Im using 2 Samsung Chargers on my MotoG Power 2022 both are rapid chargers. I really dont believe rapid charging is a major issue.


----------



## NAM3ofVIOLATION (Jul 5, 2022)

FreedomEclipse said:


> Pretty much any universal charger that goes up to 35W will work. Though your handset is only 18W max
> 
> 
> 
> ...


I will try to buy an Anker adapter from here and 1 thing I wanted to ask is that does my Sony phone Shows *Charging Rapidly* Or shows Simple *Charging* and what about the Mili amp hour per second?
Right now I used a local Samsung charger and I guess that is charging mine at 1200ma per second. But kindly tell me how much amp per second should my phone charge if it charges at 18w? I'm not good at this thing so please guide me through this.

I tried Using Ampere app from playstore and I saw this speed there.

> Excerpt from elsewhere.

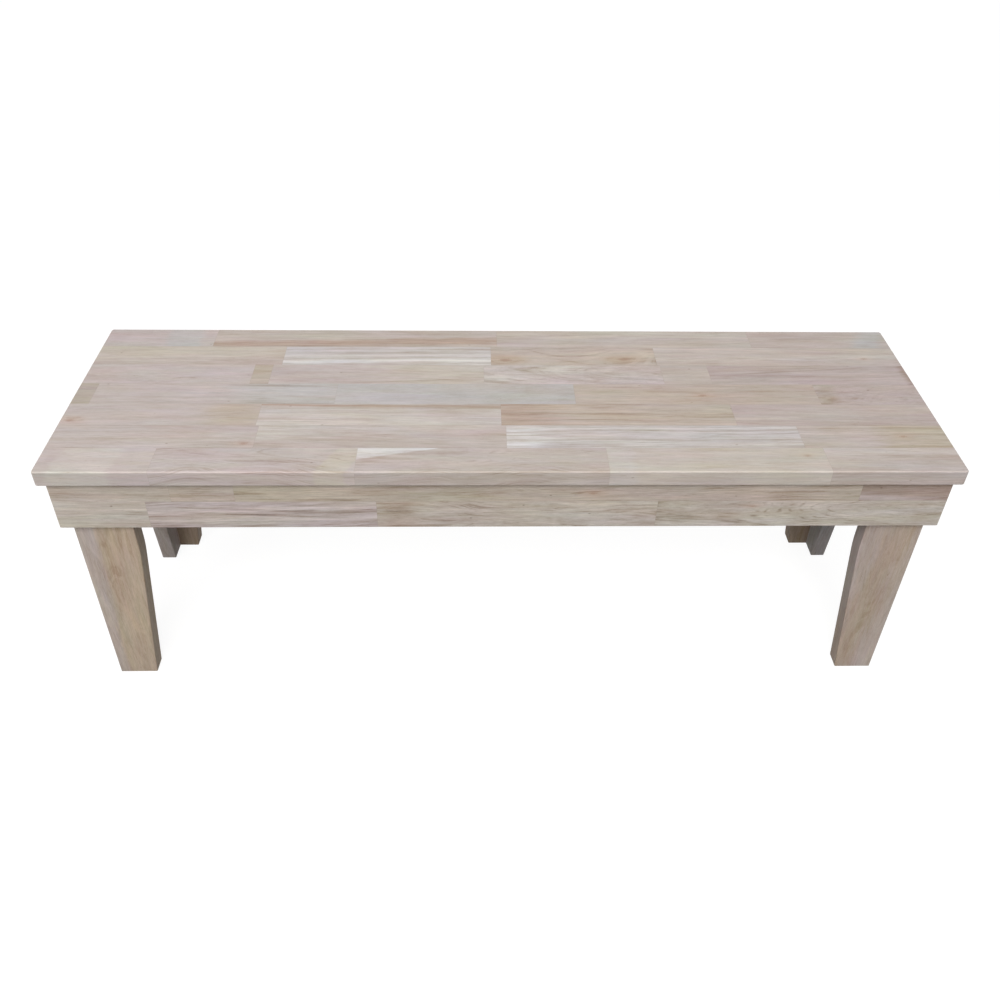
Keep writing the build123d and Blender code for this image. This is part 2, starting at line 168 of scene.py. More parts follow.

And I don't know which charger will give better charging output to sony as I have already tried Oneplus Warp charger but it was slow.


----------



## FreedomEclipse (Jul 5, 2022)

NAM3ofVIOLATION said:


> I will try to buy an Anker adapter from here and 1 thing I wanted to ask is that does my Sony phone Shows *Charging Rapidly* Or shows Simple *Charging* and what about the Mili amp hour per second?
> Right now I used a local Samsung charger and I guess that is charging mine at 1200ma per second. But kindly tell me how much amp per second should my phone charge if it charges at 18w? I'm not good at this thing so please guide me through this.
> 
> I tried Using Ampere app from playstore and I saw this speed there.
> ...



Dont know, Every phone is different some will some extra lightning bolts on the screen or next to the battery logo when you plug in and it starts fast or rapid charging. fast charging is 3amps. Chargers shouldnt exceed 5v.


----------



## NAM3ofVIOLATION (Jul 5, 2022)

FreedomEclipse said:


> Dont know, Every phone is different some will some extra lightning bolts on the screen or next to the logo when you plug in and it starts fast or rapid charging. fast charging is 3amps. Chargers shouldnt exceed 5v.


Got it thankyou for your time. Have a Great Day!


----------